While we give considerable care and attention to specific milestones in life, such as one’s birth, we tend to view another part of life—our own or a loved one’s inevitable death—with considerable trepidation and fear. Dr. Philippa (Pippa) Hawley hopes to change how we look at living well with the possibility of dying, a field of medical and social-emotional support known as palliative care.
Dr. Hawley became a Palliative Medicine Specialist in Canada after moving from the United Kingdom via New Zealand. Shortly after settling in British Columbia Dr. Hawley gave birth to twins and her perspective on health care changed dramatically.
“I had twins; one died, the other was in the hospital for six months and was dependent on oxygen so that we couldn’t travel,” Dr. Hawley recalls. “That was my first experience of not just being a healthcare provider, but being on the other side, as a caregiver and also as a bereaved family member. I saw how little help there is out there for patients and their families to navigate through difficult times”
Dr. Hawley started BC Cancer’s Pain and Symptom Management/Palliative Care Program (PSMPC) in 1997, which continues to grow at the province’s 6 BC Cancer centres. Dr. Hawley is a Clinical Professor of Medicine and Head of the Division of Palliative Care at the University of British Columbia. She has published over 30 articles in medical journals, authored and edited chapters in a variety of textbooks focused on palliative care, as well as presented at numerous medical conferences.
In 2011 Dr. Hawley started holding ‘Bucket List Festivals’ to provide a safe space for patients, families and caregivers to learn some of the skills to navigate through serious illness. Though great for those who attended one, the one-time nature of the events could never meet the ongoing need for guidance that changes in nature throughout illness. Along with her co-author Gaby Eirew, a counselor and educator, Dr. Hawley has now published a book that aims to meet that need, entitled Lap of Honour: A No Fear Guide to Living Well with Dying.

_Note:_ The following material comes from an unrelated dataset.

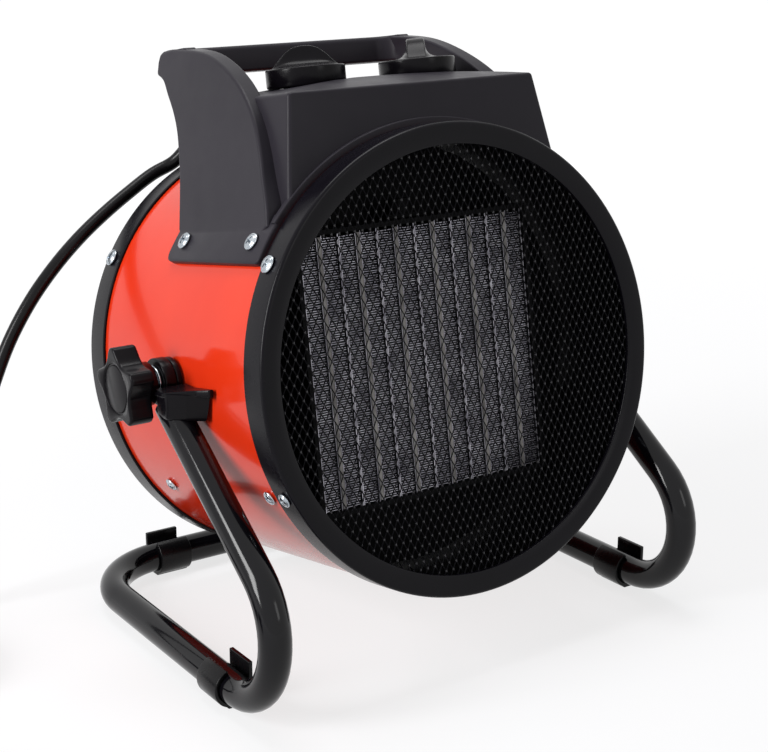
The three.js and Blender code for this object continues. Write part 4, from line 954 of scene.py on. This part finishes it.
def foot_clip():
    """A sleeve that hugs the tube on one side, a flat sole and an upright tab, along y."""
    inside = TUBE_R + 0.1
    outside = inside + FOOT_WALL
    outline = [(inside + 0.2, FOOT_TAB_Z), (inside + 0.2, 0), *arc((0, 0), inside, -8, -FOOT_WRAP, 40),
               *arc((0, 0), outside, 360 - FOOT_WRAP, FOOT_SOLE, 30), (-2.6, -TUBE_Z),
               (outside + 0.4, -TUBE_Z), (outside + 0.4, FOOT_TAB_Z)]
    obj = loose("foot", prism(outline, -FOOT_LENGTH / 2, FOOT_LENGTH / 2, "y"))
    soft = obj.modifiers.new("soft", "BEVEL")
    soft.width, soft.segments, soft.limit_method, soft.angle_limit = 0.45, 3, "ANGLE", math.radians(35)
    return evaluated(obj)


clip = foot_clip()
nose_y = leg_corners(1)[1].y
taper = math.atan2(LEG_NOSE_X - REAR_CORNER_X, REAR_BAR_Y - nose_y)
side_x = REAR_CORNER_X + (LEG_NOSE_X - REAR_CORNER_X) * (REAR_BAR_Y - FRONT_FOOT_Y) / (REAR_BAR_Y - nose_y)
for side, word in ((-1, "left"), (1, "right")):
    for end, at, turn in (("front", (side * side_x, FRONT_FOOT_Y, TUBE_Z), side * taper),
                          ("rear", (side * REAR_FOOT_X, REAR_BAR_Y, TUBE_Z), math.pi / 2)):
        data = clip.copy()
        data.transform(FLOOR @ Matrix.Translation(at) @ Matrix.Rotation(turn, 4, "Z"))
        piece(f"clip_foot_{end}_{word}", data, "rubber", "stand", f"foot_{end}_{word}")

# -------------------- cord boot

RIB_COUNT, RIB_PITCH = 7, 4.4
boot = [(0, 96), (7.9, 96), (7.9, 97), (6.5, 97), (6.5, 100.3), (8.5, 100.3), (8.5, 103.2), (8.1, 104)]
for k in range(RIB_COUNT):
    y, radius = 105.4 + k * RIB_PITCH, 7.3 - 0.36 * k
    boot += [(radius - 1.0, y), (radius, y + 0.5), (radius, y + 2.9), (radius - 1.0, y + 3.4)]
boot += [(4.9, 136.6), (4.7, BOOT_TIP_Y), (3.6, BOOT_TIP_Y + 0.2), (0, BOOT_TIP_Y + 0.2)]
piece("boot_relief", build("boot_relief", lathe(boot, 64, wrap=False),
                           DRUM @ Matrix.Translation((GLAND_AT[0], 0, GLAND_AT[1]))),
      "rubber", "heater", "cord_boot", angle=50)

# -------------------- CAD nodes that stay

slots = {p["node"]: p["material_slot"] for p in frame["record"]["subparts"]}
for node in ("chassis_rail_left", "chassis_rail_right", "element_frame", "motor_bracket", "fan_motor",
             "clamp_nut_left", "clamp_nut_right", "baffle_plate", "thermal_cutout", "thermostat",
             "power_switch", "terminal_block", "motor_shaft", "impeller", "thermostat_spindle",
             "switch_spindle"):
    for place in frame["nodes"][node].material_slots:
        place.material = LOOKS["dark_sheet" if node == "thermal_cutout" else slots[node]]

# -------------------- studio

FLOOR_HALF, FLOOR_MATTE = 6, (0.26, 0.26, 0.27, 1)
FLOOR_GLOW, GLOW_REACH = (0.75, 0.95), (0.25, 1.6)   # near and far from the heater, and how far in metres
WORLD_LIGHT, WORLD_SEEN = 0.24, 1.0

corners = [(x * FLOOR_HALF, y * FLOOR_HALF, 0) for x, y in ((-1, -1), (1, -1), (1, 1), (-1, 1))]
floor_data = bpy.data.meshes.new("floor")
floor_data.from_pydata(corners, [], [(0, 1, 2, 3)])
floor = bpy.data.objects.new("floor", floor_data)
scene.collection.objects.link(floor)


def seen_directly(tree):
    """1 for rays from the camera and for reflected and refracted ones, otherwise 0."""
    path = tree.nodes.new("ShaderNodeLightPath")
    last = path.outputs["Is Camera Ray"]
    for name in ("Is Glossy Ray", "Is Transmission Ray"):
        most = tree.nodes.new("ShaderNodeMath")
        most.operation = "MAXIMUM"
        tree.links.new(last, most.inputs[0])
        tree.links.new(path.outputs[name], most.inputs[1])
        last = most.outputs[0]
    return last


floor_look = bpy.data.materials.new("floor_white")
floor_look.use_nodes = True
tree = floor_look.node_tree
tree.nodes.clear()
matte = tree.nodes.new("ShaderNodeBsdfDiffuse")
matte.inputs["Color"].default_value = FLOOR_MATTE
where = tree.nodes.new("ShaderNodeTexCoord")
away = tree.nodes.new("ShaderNodeVectorMath")
away.operation = "LENGTH"
tree.links.new(where.outputs["Object"], away.inputs[0])
lift = spread(tree, away.outputs["Value"], *FLOOR_GLOW, *GLOW_REACH)
glow = tree.nodes.new("ShaderNodeEmission")
glow.inputs["Color"].default_value = (1, 1, 1, 1)
level = tree.nodes.new("ShaderNodeMath")
level.operation = "MULTIPLY"
tree.links.new(seen_directly(tree), level.inputs[0])
tree.links.new(lift, level.inputs[1])
tree.links.new(level.outputs[0], glow.inputs["Strength"])
both_shaders = tree.nodes.new("ShaderNodeAddShader")
tree.links.new(matte.outputs[0], both_shaders.inputs[0])
tree.links.new(glow.outputs[0], both_shaders.inputs[1])
out = tree.nodes.new("ShaderNodeOutputMaterial")
tree.links.new(both_shaders.outputs[0], out.inputs["Surface"])
floor_data.materials.append(floor_look)

world = bpy.data.worlds.new("studio")
scene.world = world
world.use_nodes = True
tree = world.node_tree
background = tree.nodes["Background"]
background.inputs["Color"].default_value = (1, 1, 1, 1)
mix = tree.nodes.new("ShaderNodeMapRange")
mix.inputs["To Min"].default_value = WORLD_LIGHT
mix.inputs["To Max"].default_value = WORLD_SEEN
tree.links.new(seen_directly(tree), mix.inputs["Value"])
tree.links.new(mix.outputs["Result"], background.inputs["Strength"])


def lamp(name, place, target, size, power):
    """A rectangular lamp at a place, turned to a target."""
    data = bpy.data.lights.new(name, "AREA")
    data.shape, data.size, data.size_y, data.energy = "RECTANGLE", size[0], size[1], power
    obj = bpy.data.objects.new(name, data)
    scene.collection.objects.link(obj)
    obj.location = place
    obj.rotation_mode = "QUATERNION"
    obj.rotation_quaternion = (Vector(target) - Vector(place)).to_track_quat("-Z", "Y")


lamp("left_box", (-1.5, 0.05, 0.75), (0, 0, 0.13), (0.45, 0.9), 22)
lamp("top_box", (0.05, 0.25, 1.5), (0, 0, 0.1), (0.9, 0.5), 9)
lamp("front_box", (0.4, -1.8, 0.9), (0, 0, 0.12), (0.5, 0.7), 2.6)

scene.view_settings.view_transform = "Standard"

“I became aware that in the limited interaction times I had with patients, there wasn’t enough time to give them the information I wanted to share with them, and also it was too overwhelming to provide them all the information they ultimately needed in a few clinic visits. I wanted to give my patients something that covers all their questions and addresses all their fears, they could look through in their own time. I soon realized there wasn’t anything remotely suitable available, so I was going to have to create it myself.”
The book takes readers through the course of their illness right from the time of diagnosis, including the path of recovery and survivorship as well as the path of preparing for end of life. In the book ’s introduction, it says, that its intention is “to offer practical help when one is learning to live with a potentially life-threatening illness. It is also intended to be of use to the family and caregivers of people in that situation.” Some of the topics (chapter titles) include: How can I face the unknown? Dealing with the Fear of Dying; How do I tell them? Breaking the news to children and adults; How to ensure, sustain, and appreciate the carers; Creating a legacy: Helpful ways to leave supportive, meaningful messages; and What happens to bodies? The science and practicalities of after death.
“I’ve always wanted to write a book that was broad in its applicability—for patients, for the people that love them, for caregivers, and for health care professionals trying to provide the best whole-person care they can,” Dr. Hawley concludes.
Lap of Honour: A No Fear Guide to Living Well with Dying is available in Kindle and paperback editions in leading Vancouver bookstores (Banyen Books, Odin Books, Indigo on Granville St.), through Lapofhonourbook.com, and on Amazon.